[CAD and scene scripts]
....................

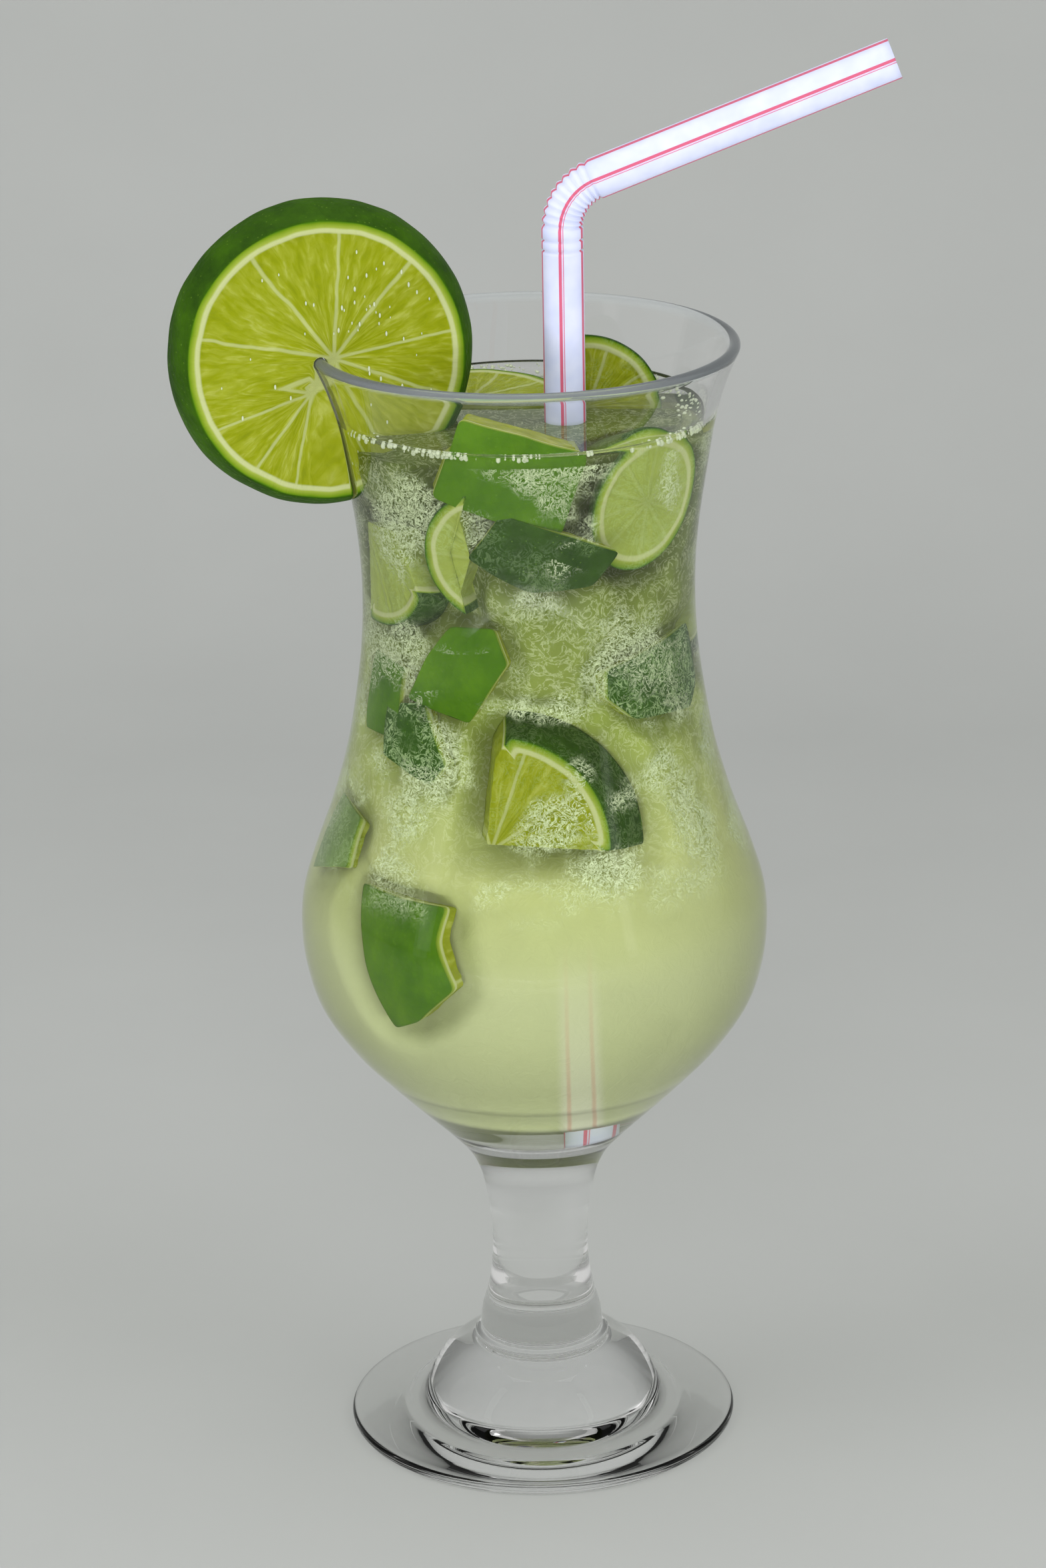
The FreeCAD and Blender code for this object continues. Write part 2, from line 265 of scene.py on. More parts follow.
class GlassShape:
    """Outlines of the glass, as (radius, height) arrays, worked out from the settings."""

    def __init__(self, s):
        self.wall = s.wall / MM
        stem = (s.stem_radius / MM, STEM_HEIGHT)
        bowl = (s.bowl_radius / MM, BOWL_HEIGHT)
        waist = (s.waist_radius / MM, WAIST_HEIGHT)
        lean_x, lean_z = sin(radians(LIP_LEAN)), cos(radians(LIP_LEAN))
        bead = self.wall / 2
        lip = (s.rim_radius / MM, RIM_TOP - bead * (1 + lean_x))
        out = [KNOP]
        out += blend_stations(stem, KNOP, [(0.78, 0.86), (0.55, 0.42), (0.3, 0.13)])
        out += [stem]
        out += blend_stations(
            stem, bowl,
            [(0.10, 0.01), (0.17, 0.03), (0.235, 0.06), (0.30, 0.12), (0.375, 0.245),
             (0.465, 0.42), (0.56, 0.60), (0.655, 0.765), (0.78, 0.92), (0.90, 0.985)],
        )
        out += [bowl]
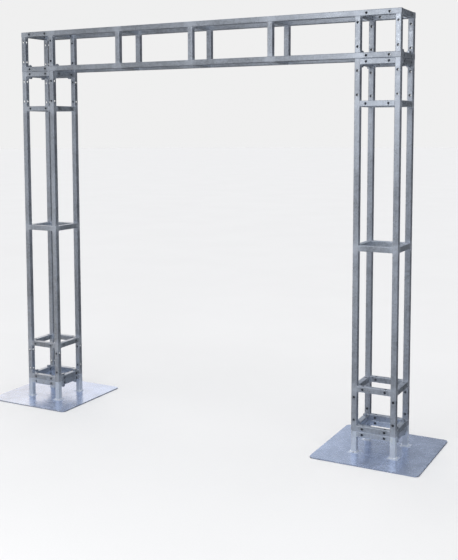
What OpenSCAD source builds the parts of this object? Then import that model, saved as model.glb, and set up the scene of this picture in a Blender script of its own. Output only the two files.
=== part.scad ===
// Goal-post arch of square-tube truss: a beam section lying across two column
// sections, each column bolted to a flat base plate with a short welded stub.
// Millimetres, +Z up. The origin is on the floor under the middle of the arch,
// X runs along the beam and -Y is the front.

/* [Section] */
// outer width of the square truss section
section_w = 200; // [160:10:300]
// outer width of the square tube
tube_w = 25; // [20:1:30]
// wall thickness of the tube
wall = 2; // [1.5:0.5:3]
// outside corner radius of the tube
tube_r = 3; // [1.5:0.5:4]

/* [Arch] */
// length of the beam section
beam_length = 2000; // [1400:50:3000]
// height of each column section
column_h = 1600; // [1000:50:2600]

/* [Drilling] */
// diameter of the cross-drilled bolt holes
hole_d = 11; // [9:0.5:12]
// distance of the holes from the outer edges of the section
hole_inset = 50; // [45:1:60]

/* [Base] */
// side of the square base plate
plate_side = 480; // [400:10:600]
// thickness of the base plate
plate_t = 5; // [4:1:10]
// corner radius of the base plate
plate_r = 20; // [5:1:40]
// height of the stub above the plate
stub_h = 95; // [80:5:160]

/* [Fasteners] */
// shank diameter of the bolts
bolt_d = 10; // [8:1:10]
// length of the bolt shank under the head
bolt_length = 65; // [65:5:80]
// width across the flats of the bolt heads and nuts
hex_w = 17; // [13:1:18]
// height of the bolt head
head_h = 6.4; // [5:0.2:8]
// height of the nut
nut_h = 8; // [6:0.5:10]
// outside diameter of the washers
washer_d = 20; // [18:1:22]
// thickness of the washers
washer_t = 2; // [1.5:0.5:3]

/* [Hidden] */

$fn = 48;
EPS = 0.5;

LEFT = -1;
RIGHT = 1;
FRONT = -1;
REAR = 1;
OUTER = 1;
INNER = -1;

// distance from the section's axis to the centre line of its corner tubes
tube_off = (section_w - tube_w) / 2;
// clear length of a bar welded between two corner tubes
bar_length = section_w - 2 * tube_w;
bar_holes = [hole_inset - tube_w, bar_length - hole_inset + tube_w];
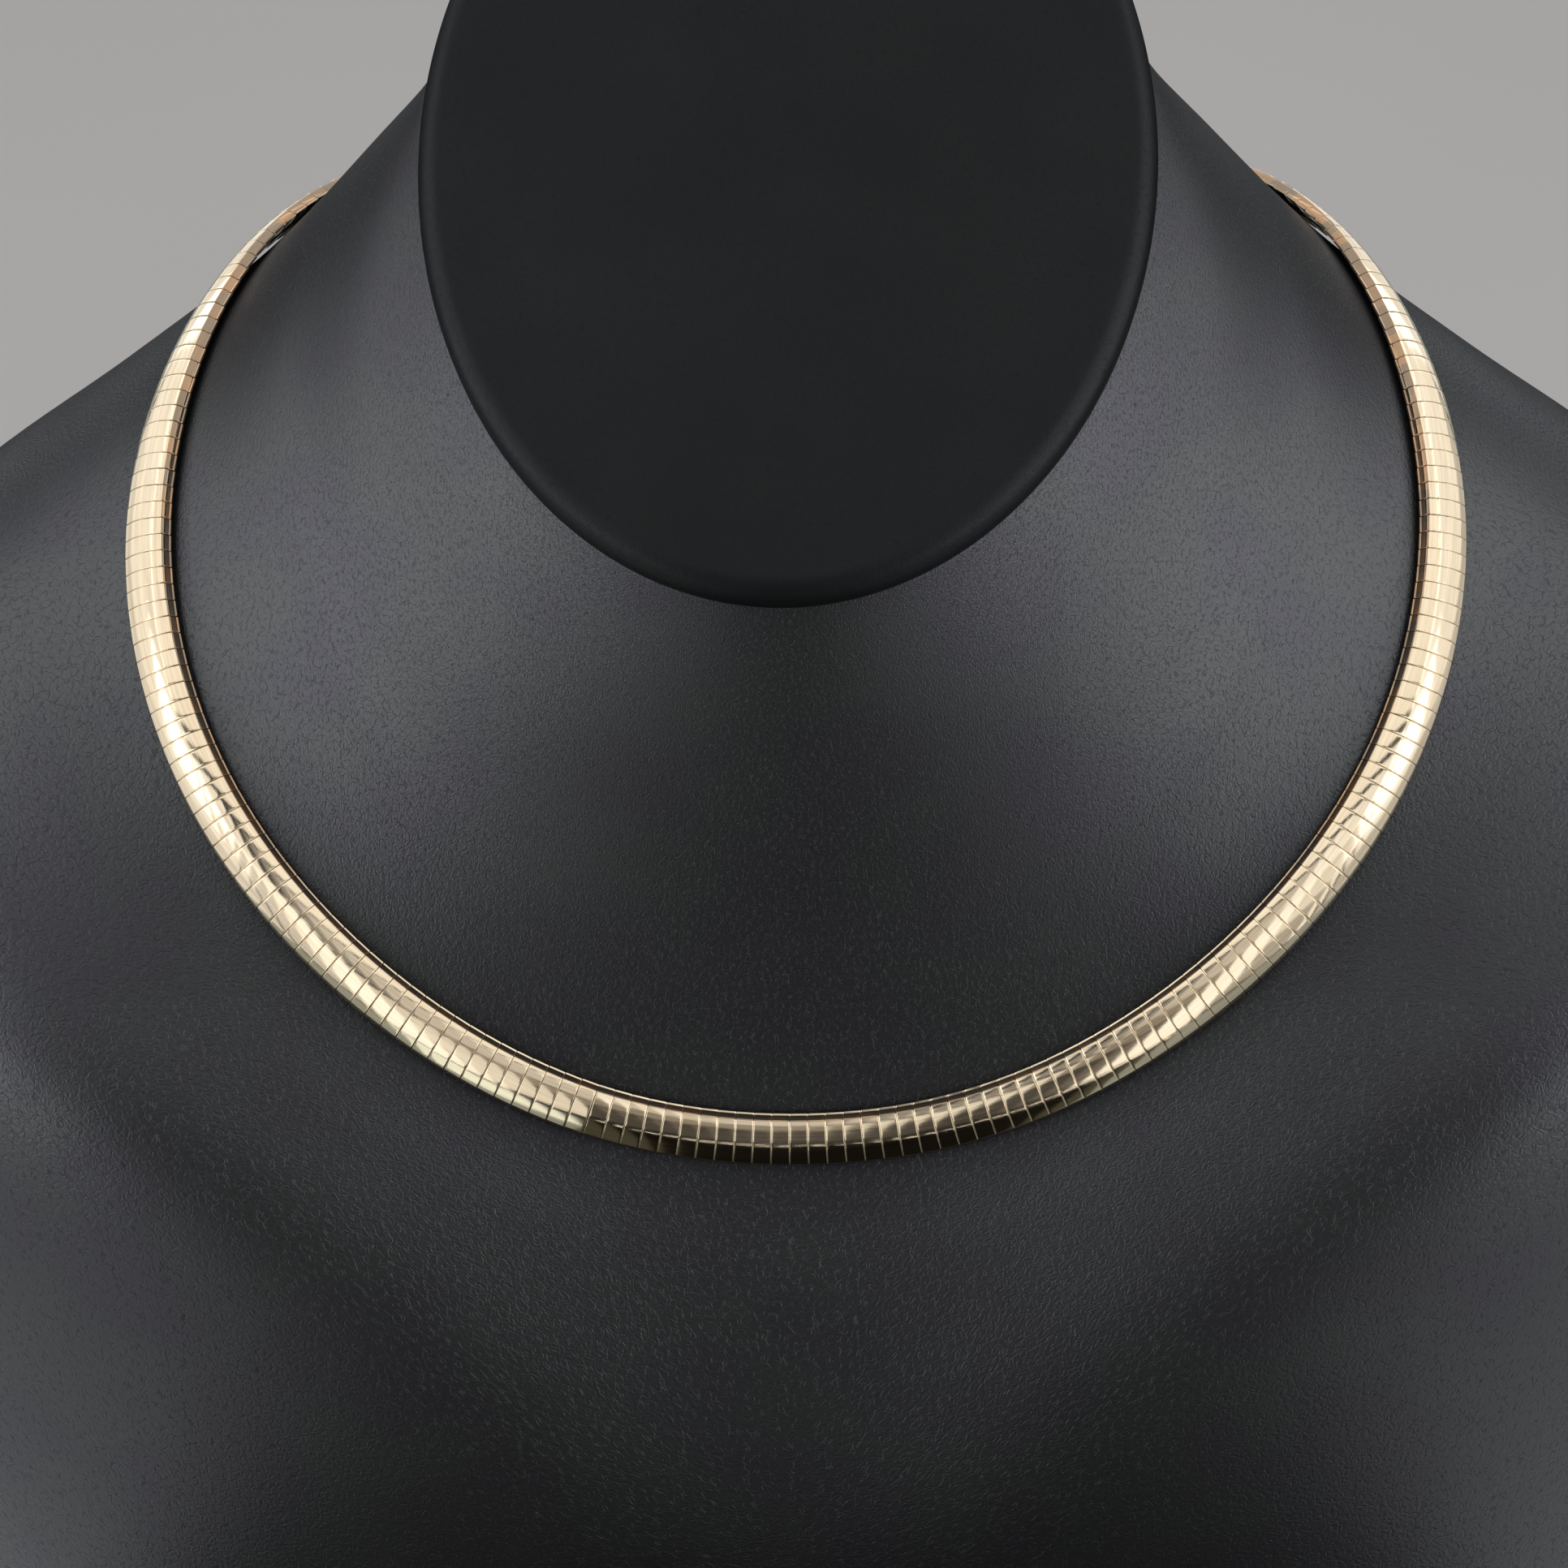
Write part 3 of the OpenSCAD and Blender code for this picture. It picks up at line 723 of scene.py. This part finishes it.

....................

Using the material above, print every entry exactly as written.

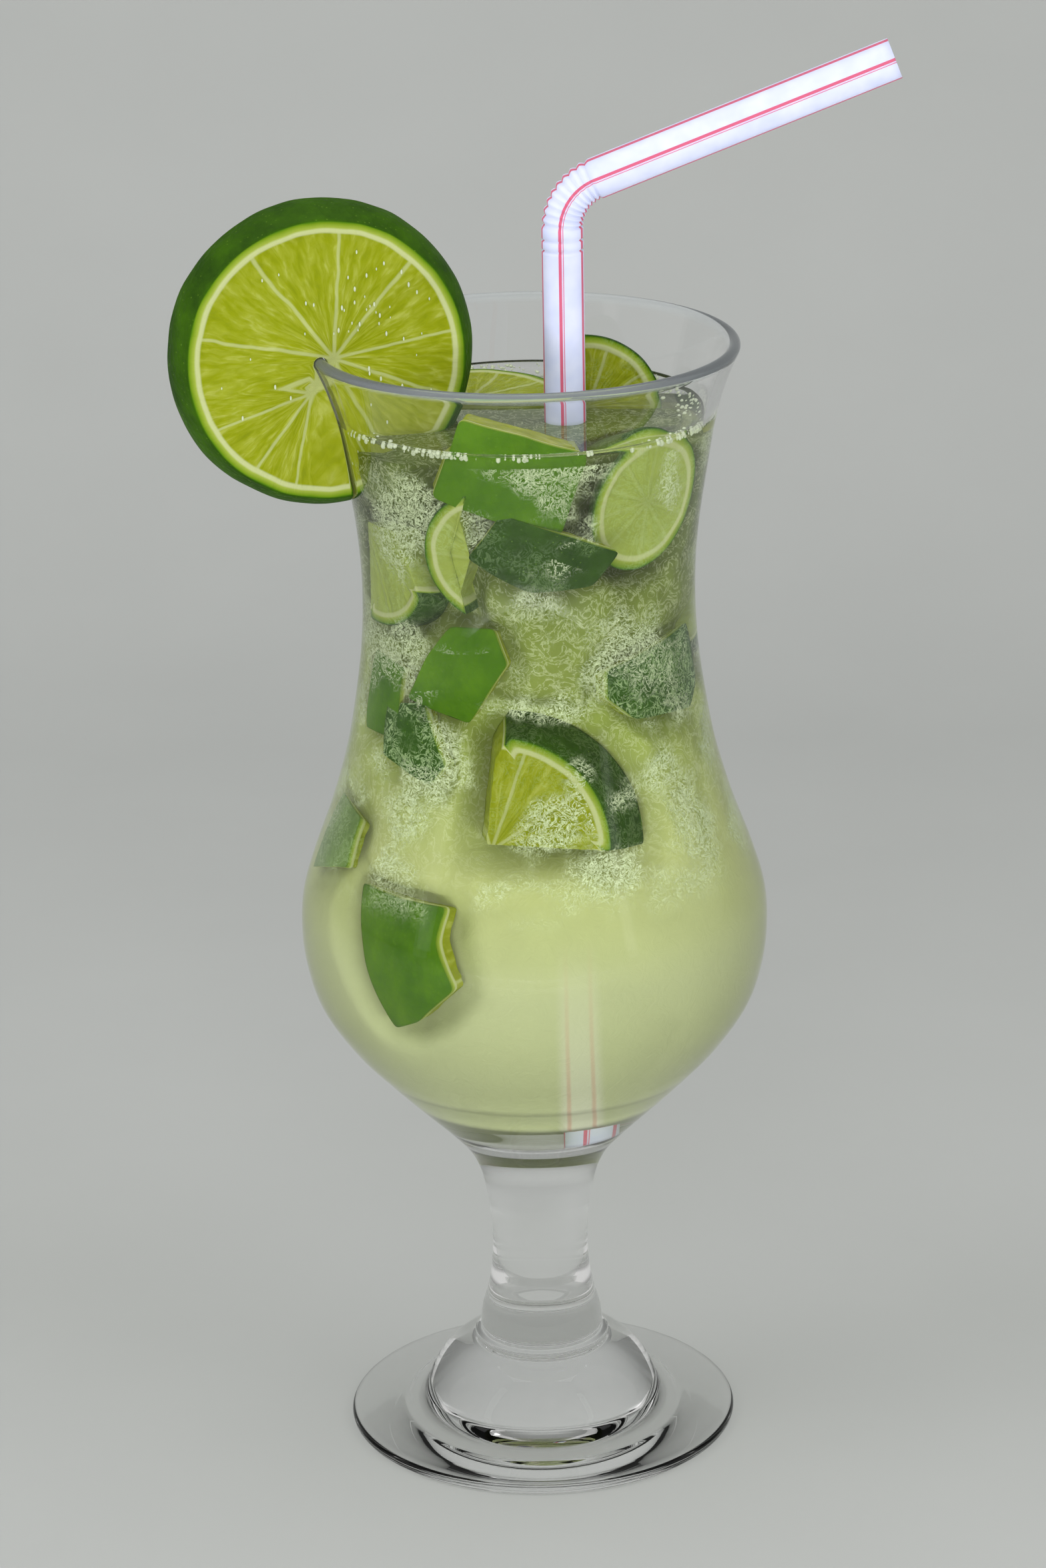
The FreeCAD and Blender code for this object continues. Write part 2, from line 265 of scene.py on. More parts follow.
class GlassShape:
    """Outlines of the glass, as (radius, height) arrays, worked out from the settings."""

    def __init__(self, s):
        self.wall = s.wall / MM
        stem = (s.stem_radius / MM, STEM_HEIGHT)
        bowl = (s.bowl_radius / MM, BOWL_HEIGHT)
        waist = (s.waist_radius / MM, WAIST_HEIGHT)
        lean_x, lean_z = sin(radians(LIP_LEAN)), cos(radians(LIP_LEAN))
        bead = self.wall / 2
        lip = (s.rim_radius / MM, RIM_TOP - bead * (1 + lean_x))
        out = [KNOP]
        out += blend_stations(stem, KNOP, [(0.78, 0.86), (0.55, 0.42), (0.3, 0.13)])
        out += [stem]
        out += blend_stations(
            stem, bowl,
            [(0.10, 0.01), (0.17, 0.03), (0.235, 0.06), (0.30, 0.12), (0.375, 0.245),
             (0.465, 0.42), (0.56, 0.60), (0.655, 0.765), (0.78, 0.92), (0.90, 0.985)],
        )
        out += [bowl]
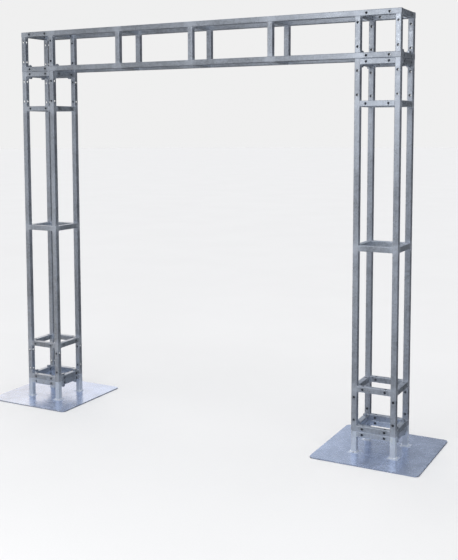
What OpenSCAD source builds the parts of this object? Then import that model, saved as model.glb, and set up the scene of this picture in a Blender script of its own. Output only the two files.
=== part.scad ===
// Goal-post arch of square-tube truss: a beam section lying across two column
// sections, each column bolted to a flat base plate with a short welded stub.
// Millimetres, +Z up. The origin is on the floor under the middle of the arch,
// X runs along the beam and -Y is the front.

/* [Section] */
// outer width of the square truss section
section_w = 200; // [160:10:300]
// outer width of the square tube
tube_w = 25; // [20:1:30]
// wall thickness of the tube
wall = 2; // [1.5:0.5:3]
// outside corner radius of the tube
tube_r = 3; // [1.5:0.5:4]

/* [Arch] */
// length of the beam section
beam_length = 2000; // [1400:50:3000]
// height of each column section
column_h = 1600; // [1000:50:2600]

/* [Drilling] */
// diameter of the cross-drilled bolt holes
hole_d = 11; // [9:0.5:12]
// distance of the holes from the outer edges of the section
hole_inset = 50; // [45:1:60]

/* [Base] */
// side of the square base plate
plate_side = 480; // [400:10:600]
// thickness of the base plate
plate_t = 5; // [4:1:10]
// corner radius of the base plate
plate_r = 20; // [5:1:40]
// height of the stub above the plate
stub_h = 95; // [80:5:160]

/* [Fasteners] */
// shank diameter of the bolts
bolt_d = 10; // [8:1:10]
// length of the bolt shank under the head
bolt_length = 65; // [65:5:80]
// width across the flats of the bolt heads and nuts
hex_w = 17; // [13:1:18]
// height of the bolt head
head_h = 6.4; // [5:0.2:8]
// height of the nut
nut_h = 8; // [6:0.5:10]
// outside diameter of the washers
washer_d = 20; // [18:1:22]
// thickness of the washers
washer_t = 2; // [1.5:0.5:3]

/* [Hidden] */

$fn = 48;
EPS = 0.5;

LEFT = -1;
RIGHT = 1;
FRONT = -1;
REAR = 1;
OUTER = 1;
INNER = -1;

// distance from the section's axis to the centre line of its corner tubes
tube_off = (section_w - tube_w) / 2;
// clear length of a bar welded between two corner tubes
bar_length = section_w - 2 * tube_w;
bar_holes = [hole_inset - tube_w, bar_length - hole_inset + tube_w];
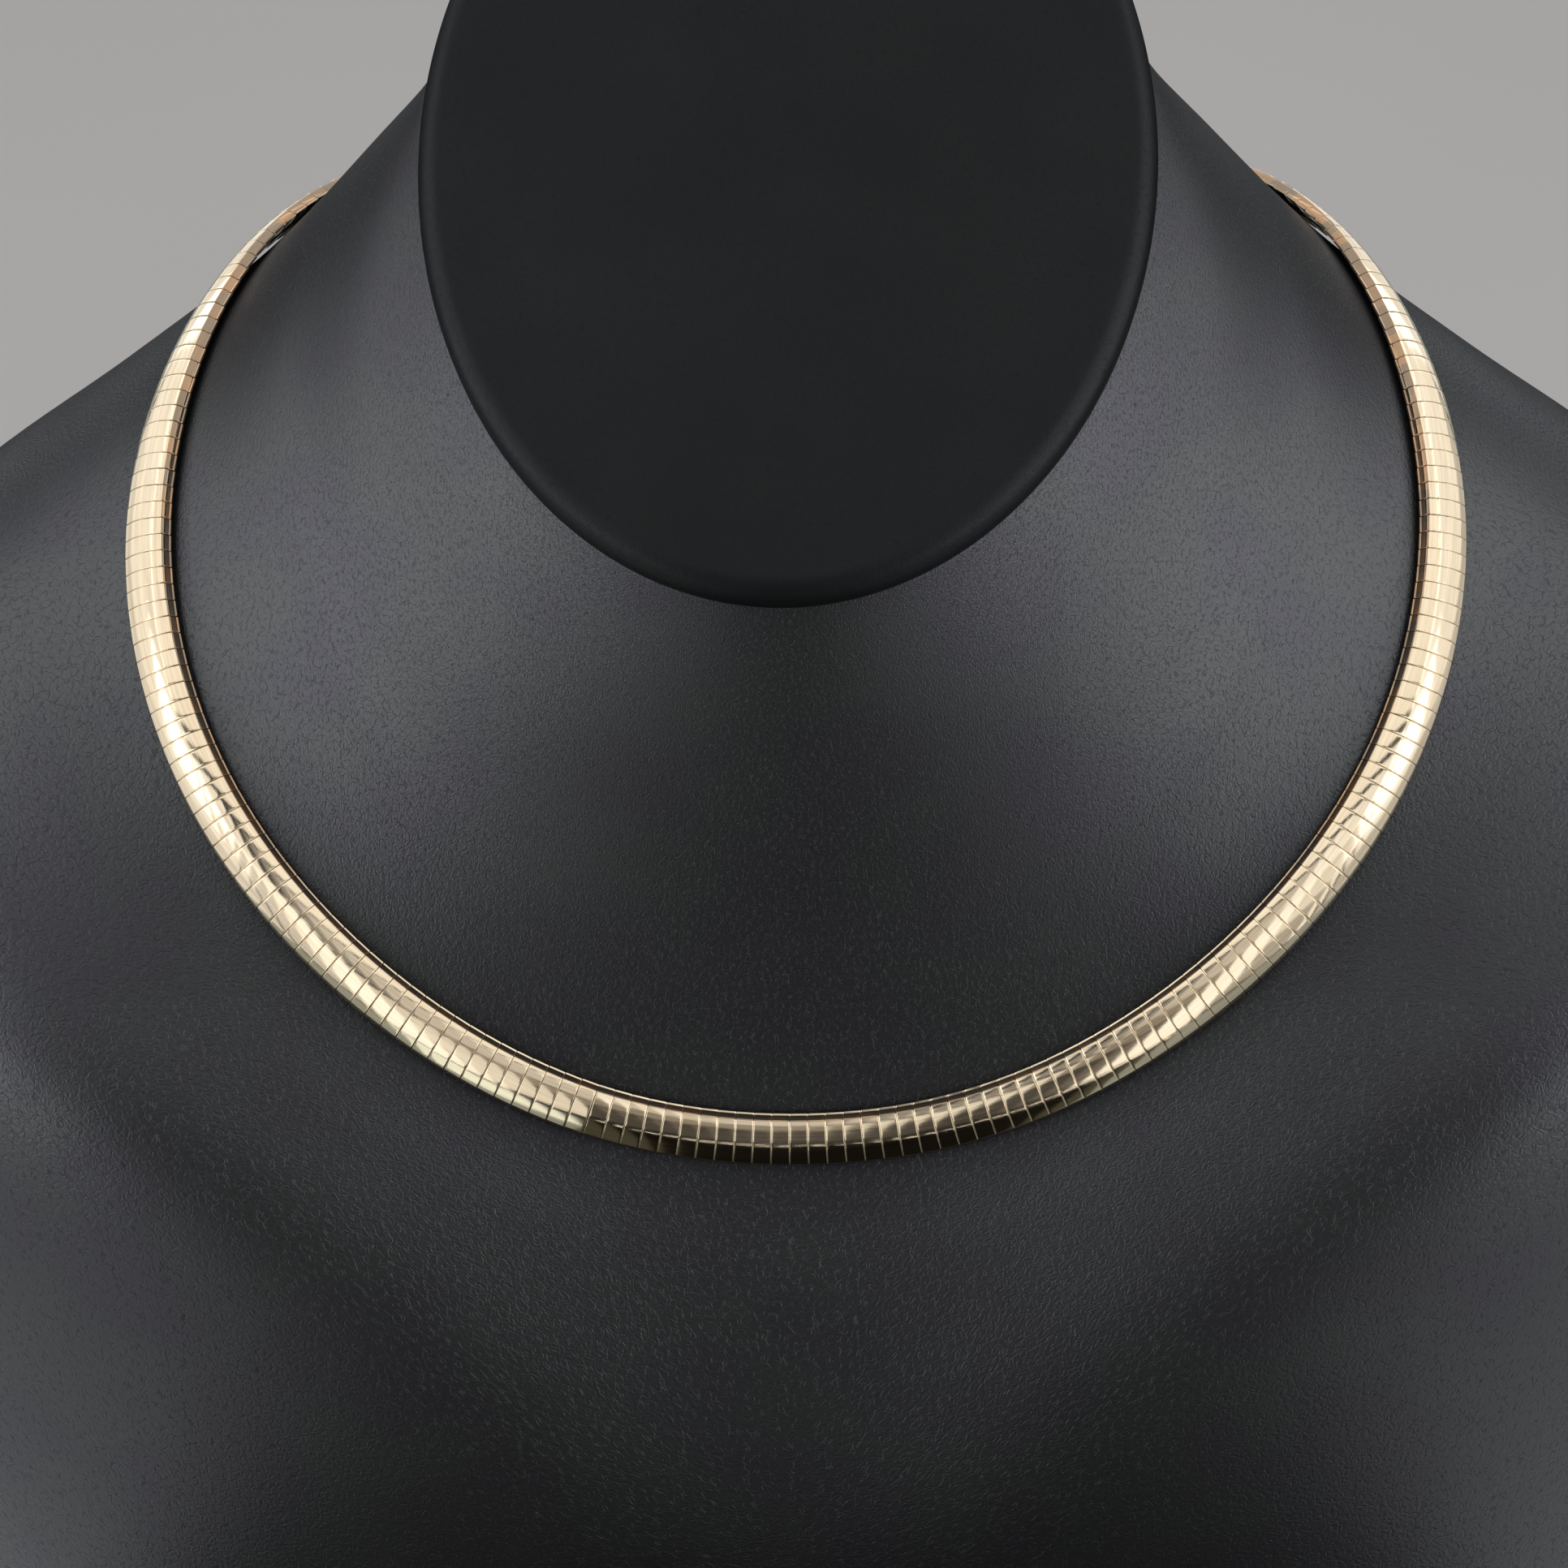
Write part 3 of the OpenSCAD and Blender code for this picture. It picks up at line 723 of scene.py. This part finishes it.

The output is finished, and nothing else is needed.